Though, a film like “Hero” still manages to sneak its strongest message in very
subtly, so subtly in fact, that its went over practically everyone’s head. That
message: a message of self-control gleaned from the self-discipline of martial
arts that leads to ultimate peace.
Not about winning or control, but
a philosophy of self. That the first Emperor of China realizes this message of
self at the cusp of his domination that then renders him a virtual prisoner to
his own brutal philosophy of control. Hence the closing shot of him in his
throne room, tiny in the frame, a cell of his own making.
Wong’s “The Grandmaster” presents
the same philosophy of self in the context of the standard martial arts
fighting movie. It is all in the way we see the film. How many movies do that?
Leave it for you to interpret? Trusts its audience to see beyond the trappings
of its genre? “Pacific Rim” didn’t. Which is why that movie failed for me and why
“The Grandmaster” does not.
A couple of things that stood out
to me the times I watched “The Grandmaster”. First, when he readies to face the
Northern Grandmaster he is tutored by three southern masters, the first is a
woman who is a master of Bagua, a circular fighting system. What caught my eye
the second time I watched it, was that she had bound feet. Meaning, her feet
were broken as a child, bound and fit into slippers. To show that she mastered
Bagua despite having bound feet reveals her strength of character and tenacity.

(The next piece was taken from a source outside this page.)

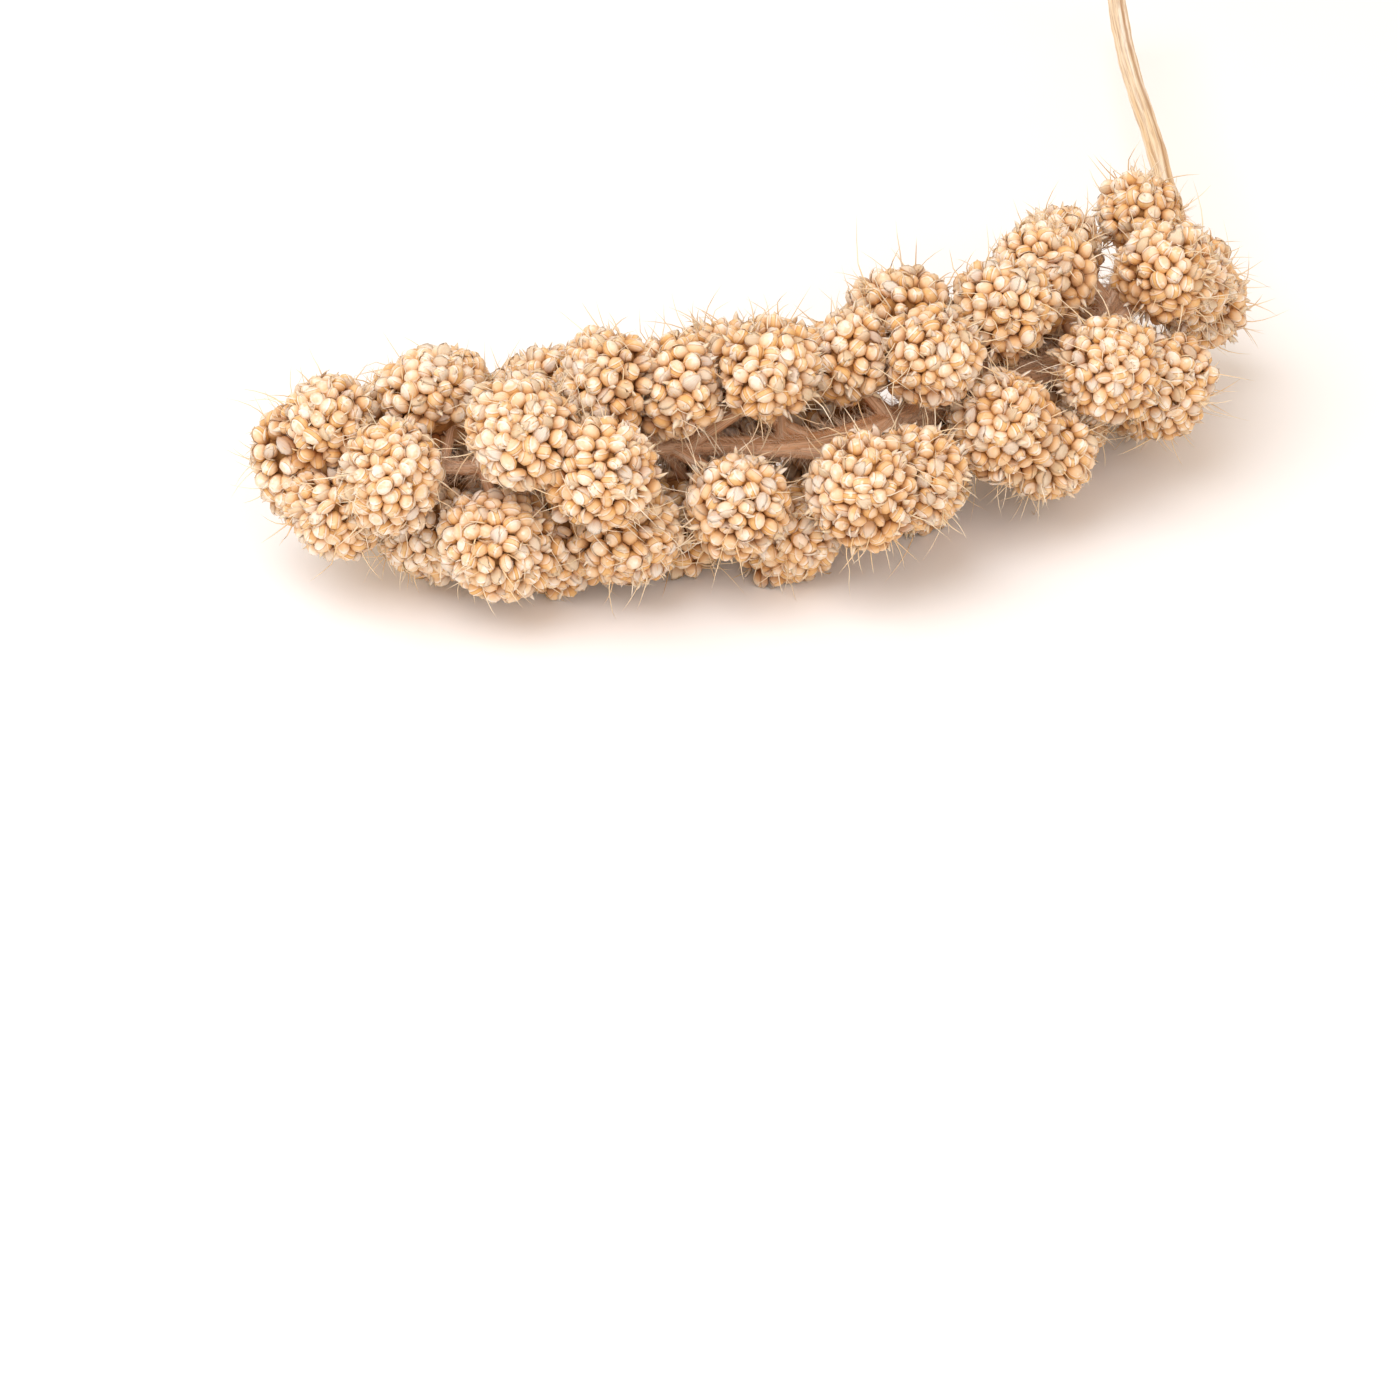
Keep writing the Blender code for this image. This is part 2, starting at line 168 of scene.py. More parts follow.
def closed_grid(rows, sides):
    """A closed surface's grid: v runs from 0 at its foot to 1 at its tip, and u once around it.

    Each end is a single point. Gives u, v, the quads and the triangles, which face outwards where u
    turns anticlockwise seen from the tip.
    """
    ring = np.arange(1, rows)
    u = np.concatenate([[0.0], np.tile(np.arange(sides) / sides, rows - 1), [0.0]])
    v = np.concatenate([[0.0], np.repeat(ring / rows, sides), [1.0]])
    a = np.arange(sides)
    b = (a + 1) % sides
    low = 1 + np.arange(rows - 2)[:, None] * sides
    quads = np.stack([low + a, low + b, low + b + sides, low + a + sides], axis=-1).reshape(-1, 4)
    last = len(u) - 1
    top = last - sides
    foot = np.stack([np.zeros(sides, int), b + 1, a + 1], axis=-1)
    tip = np.stack([np.full(sides, last), a + top, b + top], axis=-1)
    return u, v, quads, np.concatenate([foot, tip])


GRAIN_GRID = closed_grid(6, 8)
LEAF_GRID = closed_grid(5, 6)
EMPTY_HUSK_GRID = closed_grid(4, 4)
BRISTLE_GRID = closed_grid(5, 3)
HAIR_GRID = closed_grid(3, 3)
CORE_GRID = closed_grid(8, 14)
STALK_GRID = closed_grid(320, 36)
BRANCH_GRID = closed_grid(12, 8)


def between_ends(v):
    """1 along a grid, and 0 at its two end points."""
    return (v > 0.0) & (v < 1.0)


def copies(faces, count, points_each):
    """The faces of a grid, repeated for each of its copies."""
    shift = np.arange(count) * points_each
    return (faces[None] + shift[:, None, None]).reshape(-1, faces.shape[1])


def sheet(points, grid, slot, own, tone, depth_and_shade=0.0):
    """Closed surfaces for a mesh: copies of one grid, with what the material reads at each point.

    own is the point's place on its own grain, tone a random number for the grain, and
    depth_and_shade how far it lies below the cluster's outline, which the materials paint as shade,
    with more painted shade on grains facing away from the key lamp.
    """
    count, each = points.shape[:2]
    quads, triangles = grid[2:]
    spread = np.zeros((count, each))
    return {
        "points": points.reshape(-1, 3),
        "quads": copies(quads, count, each),
        "triangles": copies(triangles, count, each),
        "slot": slot,
        "own": (own + spread[..., None]).reshape(-1, 3),
        "tone": (tone + spread).ravel(),
        "depth_and_shade": (depth_and_shade + spread).ravel(),
    }


def along_only(grid):
    """A hair's own places: only how far each point is along it."""
    v = grid[1]
    return np.stack([0.0 * v, 0.0 * v, v], axis=-1)[None]


def mesh_piece(name, sheets, materials):
    """One object from several sheets. Their arrays go into the mesh whole."""
    start = np.cumsum([0] + [len(s["points"]) for s in sheets])
    quads = np.concatenate([s["quads"] + k for s, k in zip(sheets, start)])
    triangles = np.concatenate([s["triangles"] + k for s, k in zip(sheets, start)])
    slots = [np.full(len(s["quads"]), s["slot"]) for s in sheets]
    slots += [np.full(len(s["triangles"]), s["slot"]) for s in sheets]
    corners = np.concatenate([quads.ravel(), triangles.ravel()])
    sizes = np.concatenate([np.full(len(quads), 4), np.full(len(triangles), 3)])
    points = np.concatenate([s["points"] for s in sheets])
    points[:, 2] = np.maximum(points[:, 2], 0.0)
    mesh = bpy.data.meshes.new(name)
    mesh.vertices.add(len(points))
    mesh.loops.add(len(corners))
    mesh.polygons.add(len(sizes))
    loop_starts = np.concatenate([[0], np.cumsum(sizes)[:-1]])
    fill(mesh.vertices, "co", points * METRES, np.float32)
    fill(mesh.loops, "vertex_index", corners, np.int32)
    fill(mesh.polygons, "loop_start", loop_starts, np.int32)
    fill(mesh.polygons, "material_index", np.concatenate(slots), np.int32)
    mesh.update(calc_edges=True)
    fill(mesh.polygons, "use_smooth", np.ones(len(sizes)), bool)
    own = mesh.attributes.new("own", "FLOAT_VECTOR", "POINT")
    fill(own.data, "vector", np.concatenate([s["own"] for s in sheets]), np.float32)
    for key in ("tone", "depth_and_shade"):
        values = mesh.attributes.new(key, "FLOAT", "POINT")
        fill(values.data, "value", np.concatenate([s[key] for s in sheets]), np.float32)
    for made_of in materials:
        mesh.materials.append(made_of)
    obj = bpy.data.objects.new(name, mesh)
    bpy.context.scene.collection.objects.link(obj)
    return obj


def fill(items, key, values, kind):
    """Puts a whole array into one field of a mesh's items."""
    items.foreach_set(key, values.astype(kind).ravel())


# The clusters' rounded forms, read from the CAD nodes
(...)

The other thing that really stood
out was a scene late in the film that moved me to tears. I did not think it
would happen again when I went to see the film a second time, yet when the
scene played again, I felt the tears well and was not embarrassed to wipe them
away. It moved me, the scene. There is a great heart underneath the veneer of
this martial arts movie.
In a summer of many, many huge
tent pole films, I find myself saying that Wong Kar Wai’s “The Grandmaster” is
the best movie I have seen this year. It has a heart within that it wears
openly and asks you to trust it in its questioning of your spirit, what is your
style? In doing so, it reveals how you really see cinema. I do not know much
about martial arts at all. I have never studied or took part in the training of
a particular style. But, thanks to Wong Kar Wai’s “The Grandmaster”, I have a
better idea of how kung fu can reflect a Style of Self.